We will join Quetzaltrekkers and journey north to the colourful town of Todos Santos. After a brief orientation in one of Guatemala’s most war affected regions, we will set off on a week-long trek northwest across the majestic Cuchumatanes mountains to Nebaj and the Ixil Triangle. Partnering with Xela-based non-profit Quetzaltrekkers, our journey will take us by foot to rural Ixil and Mam villages, sacred Mayan sites, and war memorials. We will see the local woven textile and agricultural economies unique to the area and commune with the region’s rural peoples and culture. We will then descend into the Rio Negro valley – location of the Chixoy Dam and site of the infamous Rio Negro Massacre – where we will visit with the embattled communities that call it home.
In this incredibly isolated canton we will work alongside host families implementing projects developed at the hub, specifically, the clay pot water filters. There is also an opportunity to contribute to the continuing construction of the organic community garden and composting toilets which will surround the Cancha and community centre–a collaborative project initiated by the community and OG Guatemala in 2011.
We will then decompress in the backpackers paradise of Lanquin. Only those NOT unnerved by the sight of flying rodents will be awed by Guatemalan skies painted black by bats emerging from their daytime slumber. We will all venture out to the pristine waters of Semuc Champey, a turquoise oasis, to mellow in self-reflection. We will gear up and set off down the Rio Cahabon for two days of intense white rafting and riverside camping. We will feel the rush of these class III, IV, and V’s with local tourism and development initiative the Asociación de Turismo y Desarrollo Ecologico de Saquijá (ADETES) on a route rated one of the world’s ten best by Paddler Magazine.
We then descend out into the Polochic Valley where we will be met riverside by local activists, Angelica, Maria, and Raul. We will then be escorted to the isolated communities of Lote Ocho and 8 de Agosto where we will hear about the continuing struggles against forced evictions, police/military harassment, and the detrimental effects of the nickel mining operations and African Palm production taking place in the area. That evening we will continue out to Rio Dulce for a little decompression before ITT.
Participants will also have Individual Travel Time (ITT) – a staple of all Operation Groundswell programs. You can travel independently if you desire but everyone is urged to travel in pairs or small groups. During this time, participants are not under the auspices of the organized program and are entirely responsible for themselves. Participants are given the emergency contact number of program organizers during ITT for any advice or safety concerns. ITT is the ideal time for participants to learn more about their specific interest, whether it’s by volunteering, traveling, or just relaxing.
The group will reconvene for a program debrief known as the ‘disorientation’ prior to flying home. This will likely take place on the black sand beaches of the Pacific coast. We will discuss our accomplishments, how we can stay in touch, and what future projects we can collaborate on before returning everyone to the airport for some tearful goodbyes.

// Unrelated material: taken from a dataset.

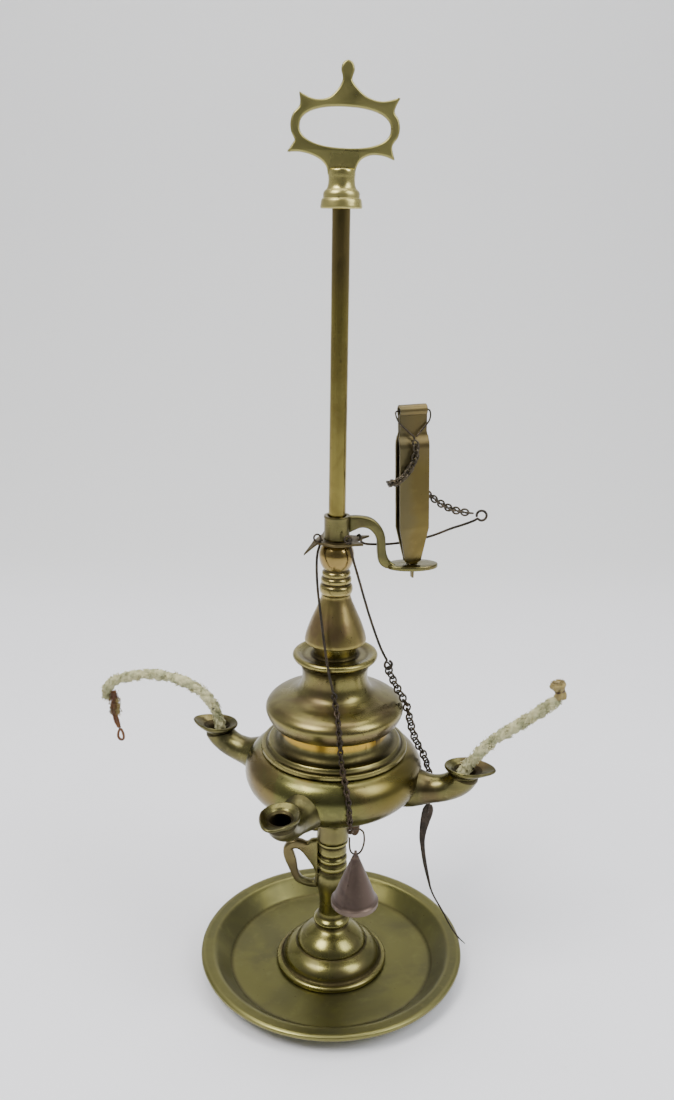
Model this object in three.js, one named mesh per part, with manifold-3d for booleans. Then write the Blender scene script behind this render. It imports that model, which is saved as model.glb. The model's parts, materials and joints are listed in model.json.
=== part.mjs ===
// Brass rod lamp with a four-spout oil reservoir, after the table lamps that burn olive oil.
// Millimetres, +Z up. The origin is on the table, at the centre of the tray's underside, on the
// axis of the rod. +X is to the right of a viewer who stands at -Y.
import * as THREE from 'three';
import { mergeVertices } from 'three/addons/utils/BufferGeometryUtils.js';
import Module from 'manifold-3d';

const wasm = await Module();
wasm.setup();

// ---------------------------------------------------------------- driving dimensions
const GAP = 0.3;
const RING_SIDES = 28;
const SMALL_SIDES = 18;

const ROD_RADIUS = 4.5;
const ROD_TOP = 446;
const FIXED_BORE = 4.9;
const SLIDING_BORE = 5.1;

const TRAY_FLOOR = 2.4;
const STEM_TOP = 83.8;
const COLLAR_BOTTOM = 84.1;
const COLLAR_TOP = 97.1;
const SCREW_HEIGHT = 92;

const BOWL_BOTTOM = 97.4;
const BOWL_TOP = 143.8;
const NECK_TOP = 163.2;
const OIL_TUBE_RADIUS = 6.4;
const OIL_TUBE_TOP = 197.2;
const COVER_BOTTOM = 161.6;
const COVER_WEB = 197.6;
const COVER_TOP = 207.8;
const CONE_TOP = 235.2;
const BALL_TOP = 263.9;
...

Get ready to spend six weeks with some of the raddest people on earth…we’re not even exaggerating! Just click on their name to read more about them.
“Life is meant to be spent, not saved.” Sure, she may have lifted this quote from the side of a Wicked Van depot in Australia, but Miami-born Lindsey has adapted it as her life mantra. After seven stifling years in corporate America, Lindsey escaped the cubicles of New York City and found herself nestled in the vines of Mendoza’s wine country as a harvest intern. Skipping her original ticket home, Lindsey toured Andean South America, allowing the breathtaking scenery and dramatic landscapes to alter her outlook. She scored another life-changing role at Peruvian disaster relief organization Pisco Sin Fronteras (an OG partner), where she spent six months as volunteer and Project Manager. It was this leadership experience that convinced Lindsey to not go back to her former lifestyle and to keep on trucking. Her next truck stop was As Green As It Gets, in Antigua, Guatemala where she was able to combine her old life skills with her new life passions kicking up a storm in their marketing and sales department before heading back down to Peru to lead the OG Mind and Body trips last summer. Now after more than two years after leaving NYC, she has not looked back and is psyched to lead other backpackers around the lands that changed her life.
All the way from down under, Matt grew up in Australia and always knew that come adulthood, he would be off to explore the world. After arriving in Buenos Aires in September 2010, on his 21st birthday, he just hasn’t stopped. While bushwhacking through South America, Matt stumbled across the disaster relief organization Pisco Sin Fronteras in Peru, where OG was also working. It was there that he took on the role as Environmental Coordinator and realized the impact a traveler could have on a local community simply though good communication and teamwork. From Pisco, he continued his search for the next altruistic adventure and landed at As Green As It Gets, an NGO based outside of Antigua, Guatemala, that works with coffee farmers and the local community to develop sustainable agriculture practices and appropriate technology initiatives. Matt jumped at the opportunity to join the OG team in their quest for providing a sustainable and culturally significant experience for young travelers on the Peru Mind and Body programs. Now with two OG Peru, and Guatemala programs under his utility belt, Matt is super pumped about returning to Guatemala and the land of coffee and avocados!